### THE EXERCISE
Reproduce all of the listing below without alteration.

◆ ◆ ◆ ◆ ◆ ◆ ◆

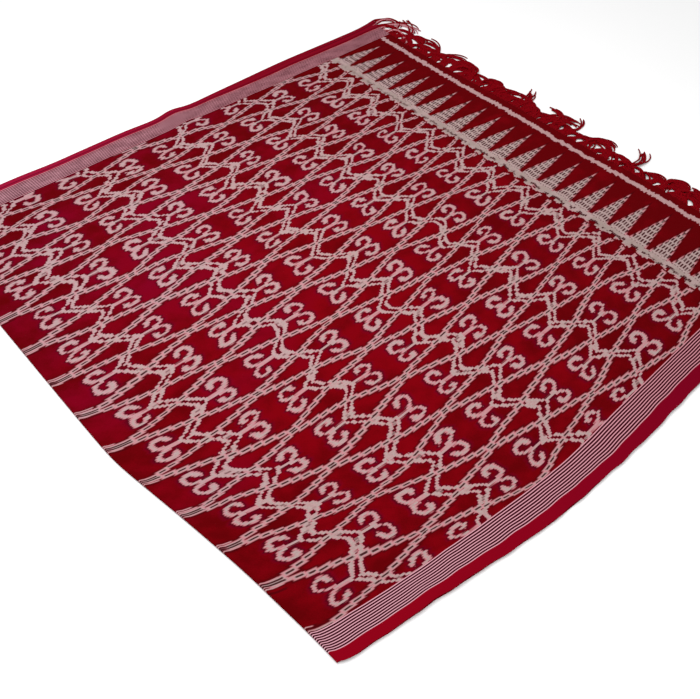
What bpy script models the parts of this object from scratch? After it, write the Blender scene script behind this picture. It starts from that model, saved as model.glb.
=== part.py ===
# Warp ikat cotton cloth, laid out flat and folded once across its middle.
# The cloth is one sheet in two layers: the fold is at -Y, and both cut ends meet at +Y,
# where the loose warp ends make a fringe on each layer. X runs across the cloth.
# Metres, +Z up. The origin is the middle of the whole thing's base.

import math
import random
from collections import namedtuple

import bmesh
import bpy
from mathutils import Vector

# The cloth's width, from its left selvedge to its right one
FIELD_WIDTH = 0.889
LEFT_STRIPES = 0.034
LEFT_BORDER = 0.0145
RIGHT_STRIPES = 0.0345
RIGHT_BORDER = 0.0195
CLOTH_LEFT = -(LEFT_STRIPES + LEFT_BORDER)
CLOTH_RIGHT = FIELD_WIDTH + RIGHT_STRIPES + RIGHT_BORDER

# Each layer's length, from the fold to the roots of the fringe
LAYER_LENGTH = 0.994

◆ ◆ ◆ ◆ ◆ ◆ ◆

### COMPLETE RESPONSE
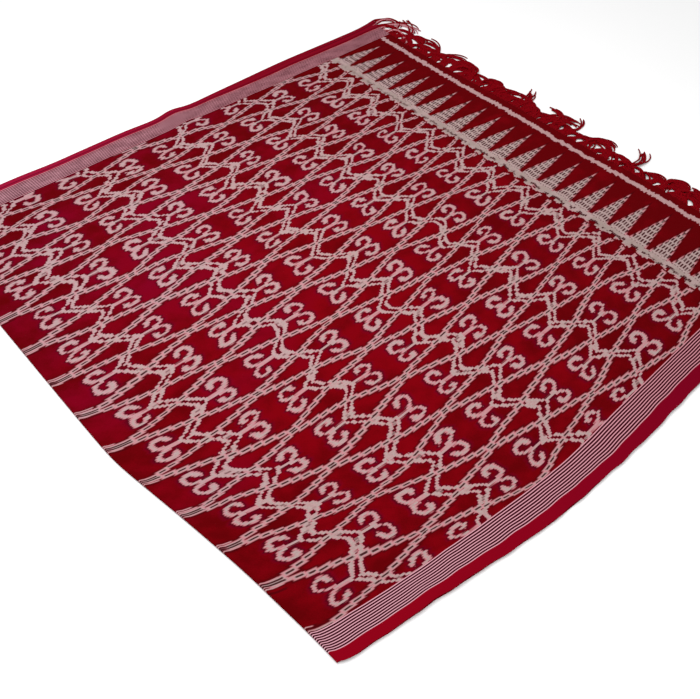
What bpy script models the parts of this object from scratch? After it, write the Blender scene script behind this picture. It starts from that model, saved as model.glb.
=== part.py ===
# Warp ikat cotton cloth, laid out flat and folded once across its middle.
# The cloth is one sheet in two layers: the fold is at -Y, and both cut ends meet at +Y,
# where the loose warp ends make a fringe on each layer. X runs across the cloth.
# Metres, +Z up. The origin is the middle of the whole thing's base.

import math
import random
from collections import namedtuple

import bmesh
import bpy
from mathutils import Vector

# The cloth's width, from its left selvedge to its right one
FIELD_WIDTH = 0.889
LEFT_STRIPES = 0.034
LEFT_BORDER = 0.0145
RIGHT_STRIPES = 0.0345
RIGHT_BORDER = 0.0195
CLOTH_LEFT = -(LEFT_STRIPES + LEFT_BORDER)
CLOTH_RIGHT = FIELD_WIDTH + RIGHT_STRIPES + RIGHT_BORDER

# Each layer's length, from the fold to the roots of the fringe
LAYER_LENGTH = 0.994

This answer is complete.